“The martini,” Dr. Giorgio Lolli wrote in his seminal 1960 book Social Drinking, “conveys the impression of a powerful stillness.”

A mix of gin and vermouth (the less vermouth, the drier the cocktail), poured into a long-stemmed v-shaped glass and topped off with a single green olive, the martini has always appealed to purists. Although it was invented in the Old West and first popularized during the Depression, the martini remains a symbol of swank ‘50s and ‘60s bachelors, such as the perpetually stewed Rat Pack and international super spy James Bond. It is with the latter, Ian Fleming’s creation, that a battle really began, because, purists-be-damned, the martini would not stay still.

Of course, daring mixologists had toyed with the martini’s recipe in the past. Joseph Lanza devotes an entire chapter in The Cocktail: The Influence of Spirits on the American Psyche to what he calls “The Frankenstein martini (Mangled, not Shaken!)” Lanza, who seems ready to leap into a fistfight over the issue, describes in tones of pure horror how Franklin Delano Roosevelt added fruit juice to his drink and “inadvertently used aquavit instead of gin on one occasion.” But it was Bond, with his peculiar Cold War combination of sophistication and internationalism, who transformed the martini by replacing gin with vodka. In a drink that had only two liquors, Bond was replacing one of them altogether!

Perhaps there would not have been such an uproar had he swapped the vermouth for something else—after all, fans of dry martinis had long been weeding vermouth out of the picture. But gin is the martini’s main ingredient. What had Ian Fleming been thinking? Not only was his Western hero consuming a Russian drink, but he was perverting the drink that most represented Western sophistication!

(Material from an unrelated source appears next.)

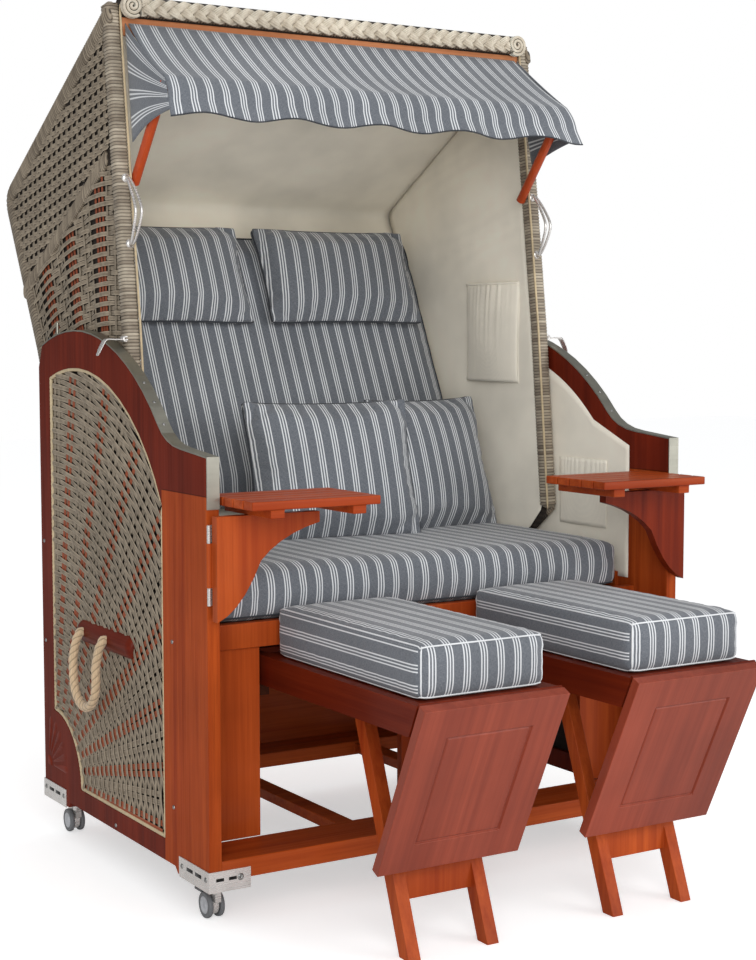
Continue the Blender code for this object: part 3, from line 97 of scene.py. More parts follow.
# Places on the frame, in metres. Y counts from the front face of the side frames.
OUTER_X, INNER_X = 0.550, 0.525
DEPTH = 0.815
POST_WIDTH, STILE_WIDTH = 0.190, 0.060
POST_JOINT = 0.798
PIVOT = (0.610, 0.540)
ARCH_RADIUS, ARCH_DEPTH = 0.553, 0.075
STRIP_RADIUS = 0.5555
WINDOW_LOW = 0.130
FAN_RADIUS = 0.145
FAN_CORNER = (0.768, 0.135)
RIB_CENTRE = (0.472, 0.350)
HOOD_X = 0.513
LINING_X = 0.4985
POST_FOOT, POST_MID, POST_HEAD = POST_LINE = (0.372, 0.690), (0.412, 1.100), (0.495, 1.742)
SHOULDER, KNEE, HEEL, SILL = (1.100, 1.402), (0.905, 1.050), (0.690, 0.575), (0.448, 0.633)
HINGE = (-0.4235, 0.4775)
CASTOR_X, CASTOR_Y, CASTOR_TRAIL, WHEEL_RADIUS = 0.505, {"front": 0.066, "rear": 0.745}, 0.018, 0.025
BRACKET_Z = 0.097

# Sizes and angles that more than one piece uses
ROPE_RADIUS, ROPE_LAY, ROPE_STEP = 0.0095, 0.046, 0.0022
BACK_LEAN, THROW_LEAN = math.radians(90 - 25.3), math.radians(90 - 17)
FOOT_BOARD_LEAN = 25.5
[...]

Fans of the traditional cocktail could only assume Fleming meant to imply James Bond was a double agent. Double agent or not, as serialized in Playboy, James Bond became a hero to millions of young swingers who quickly adopted the vodka martini as their drink of choice. Why not? This new mixture maintains the martini’s glacier coolness, its freezing stillness. Gin and vodka both originate in Eastern Europe, so Bond was simply swapping one clear-colored European liquor for another. Besides, as anyone who has read Paul Fussel’s book Class knows, vodka is the preferred drink of the wealthy elite. And to many, the vodka martini tastes better. Objectively, Ian Fleming had created a better drink.

So why the fuss? It might be because purists realized they were a small group of Roman centurions and the barbarians were at the gates. The vodka martini might have been a civilized barbarian, speaking Latin and dressed in silk, but lurking behind him were savages dressed in furs and wielding axes. Once the centurions allowed the vodka martini, anything at all could claim the name martini, and Rome would fall.

They were right. The ‘60s and ‘70s saw a wild explosion of mixed drinks claiming to be martinis but including everything from sake to soda. With the explosion of lounge culture in this decade, the bastardized martini grew even sillier. Scenesters dressed in zoot suits and jitterbugging to new swing music demonstrated their ersatz sophistication by ordering martinis with violet liqueur or crème de cacao, transforming the once noble martini into an upscale buttery nipple. And, as Fussel also points out in Class, as drinks get more sugary they descend the social ladder.

The martini, although still favored by young sophisticates, is at risk of joining the “Champagne of Beers” as the drink of choice among the supremely tacky. The word martini has become so discombobulated that a purist, desiring the classic gin and vermouth mixture, must be very specific in placing an order at most bars or risk receiving a vodka drink or something made of rosemary and Goldschläger that has taken to calling itself a martini.

For most, this does not matter. After Gertrude Stein, they argue that “liquor is a liquor is a liquor,” or perhaps more properly, “drunk is a drunk is a drunk,” and do not care what they use to drown their daily stress. For others, however, the martini exists as much as a symbol as it does a drink. Dorothy Parker said of them, “martinis, my dear are dangerous. Have two at the very most. Have three and you’re under the table. Have four and you’re under the host.” Oil tycoon John D. Rockefeller guzzled his (extra dry, thank you) at New York’s famous Knickerbocker hotel, while Nick Charles lectured bartenders about the proper mixing of the martini in the film The Thin Man. None of these cocktails had a hint of vodka, nor did they include weird admixtures.

When people of days past talked about the martini, there was no confusion, no possible misinterpretation of their meaning. It was gin, vermouth and olive and that was it. The martini has moved through the 20th Century as much as an emblem of high culture as a drink. It may not matter if the martini recipe has changed. It should not have mattered when Coca-Cola changed its secret formula. There is something natively American about resisting such change, perhaps because we are creatures of habit. We do not wish to go to Fort Lauderdale, Fla., tomorrow and discover it has changed its name to New York City, because we will not be able to find the Flatiron building. Likewise, we don’t wish to swallow a mixture of cherry juice and ginger ale and have somebody tell us it is a martini.